Sebagai mahasiswa PKN STAN, bukan
tidak mungkin kita mengalami fenomena ini. Ujian Tengah Semester (UTS), Ujian
Akhir Semester (UAS), tugas yang menumpuk, serta dikombinasikan dengan adanya
pandemi Covid-19, tidak bisa dipungkiri dapat mengakibatkan mahasiswa
mengalami depresi. Sering kita beranggapan bahwa dukungan kepada teman adalah
yang utama, terutama dengan memberi semangat melalui kata-kata yang sebenarnya
adalah toxic positivity. Memberi
semangat kepada orang lain memanglah baik, tetapi bagaimana jika respon teman
kita sebaliknya? Mereka bisa saja merasa semakin sedih dan kian terpuruk. “Udahlah, masih ada kuis lain, harusnya kamu
bersyukur dong, karna bla, bla, bla ….” Padahal, mereka sebenarnya hanya
ingin didengarkan, bukan hanya sepotong kalimat penyemangat.
Toxic
positivity dapat
berdampak pada gangguan kesehatan mental. Mereka yang terlalu sering mengalami
kondisi seperti itu akan terbiasa memendam emosi negatifnya. Kebiasaan tersebut
dalam jangka waktu yang lama mampu membuat mereka kurang percaya diri dan dapat
kesulitan untuk mengungkapkan emosi atau perasaannya kembali. Layaknya efek
domino, gejala-gejala tersebut dapat menjalar pada gangguan mental yang lain.

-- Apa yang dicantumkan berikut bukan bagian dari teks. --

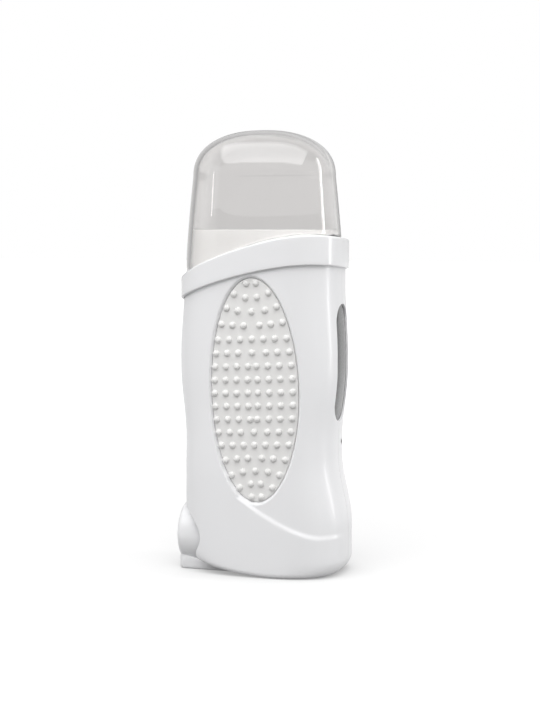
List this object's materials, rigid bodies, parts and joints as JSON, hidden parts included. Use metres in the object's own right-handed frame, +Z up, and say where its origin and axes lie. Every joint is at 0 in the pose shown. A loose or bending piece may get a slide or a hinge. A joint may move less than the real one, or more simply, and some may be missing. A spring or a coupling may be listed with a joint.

Dampak selanjutnya yang dapat
ditimbulkan dari toxic positivity adalah
individu tersebut dapat menjadi seseorang yang anti terhadap perasaan negatif.
Berawal dari perasaan negatif yang terabaikan, kepedulian sosialnya terhadap
sekitar dapat berkurang. Nalurinya dalam menunjukkan bahwa semua orang
sebaiknya melihat sisi positif dari kehidupan dan merasakan emosi negatif
merupakan sebuah hal yang tabu.
Dengan berkaca pada narasi di atas,
sudah sepantasnya kita sebagai mahasiswa yang erat dengan pergaulan, lebih peka
terhadap isu-isu seperti ini. Bukanlah suatu hal yang sulit untuk menghindari toxic positivity. Satu hal terpenting
yang perlu diperhatikan adalah kita perlu berpikir terlebih dahulu sebelum
berbicara. Kemudian, sebisa mungkin kita dapat memahami kondisi lawan bicara
ketika ia sedang menceritakan masalahnya. Kita hendaknya memikirkan kata-kata
yang tepat untuk menanggapi ceritanya. Setidaknya, ada rasa empati yang kita
tunjukan dan bukan hanya sekedar kata penyemangat saja. Kita juga dapat
memberikan solusi atas masalah yang dihadapi olehnya, asal kita mampu memberikan
saran yang baik.
Adapun kata-kata yang dapat
digunakan untuk menunjukkan rasa empati misalnya “Wajar kok kamu sedih.”; “Sebenernya
kamu ada apa? Cerita aja ke aku.”; “Kamu keren, masih kuat dalam kondisi
seperti itu.”; “Pasti berat banget ya buat kamu menghadapi ini. Lalu, bagaimana
keadaanmu? Apa yang bisa aku bantu untuk mengatasi masalahmu?” Tentu mengucapkan kalimat-kalimat tadi bukanlah
hal yang sulit, bukan? Kalimat-kalimat tersebut akan sangat berbeda ketika kita
mengucapkannya sembari menunjukkan sikap empati kita terhadap lawan bicara.
Namun, kita juga tidak perlu berlebihan membawanya berlarut-larut dalam
kesedihan.
Dengan menunjukkan sikap empati,
akan jauh lebih baik daripada sekedar memberikan sepotong kalimat penyemangat,
tanpa memberi kesempatan individu yang sedang bercerita untuk mengungkapkan
ekspresinya. Setiap orang perlu untuk mengekspresikan emosinya, entah perasaan
sedih, senang, bahagia, atau lainnya. Emosi negatif, seperti rasa sedih, bukanlah
suatu hal yang lebay atau dianggap lemah. Justru dengan jujur terhadap perasaan
diri sendiri dapat membuat kita menjalani hidup dengan mental yang lebih sehat.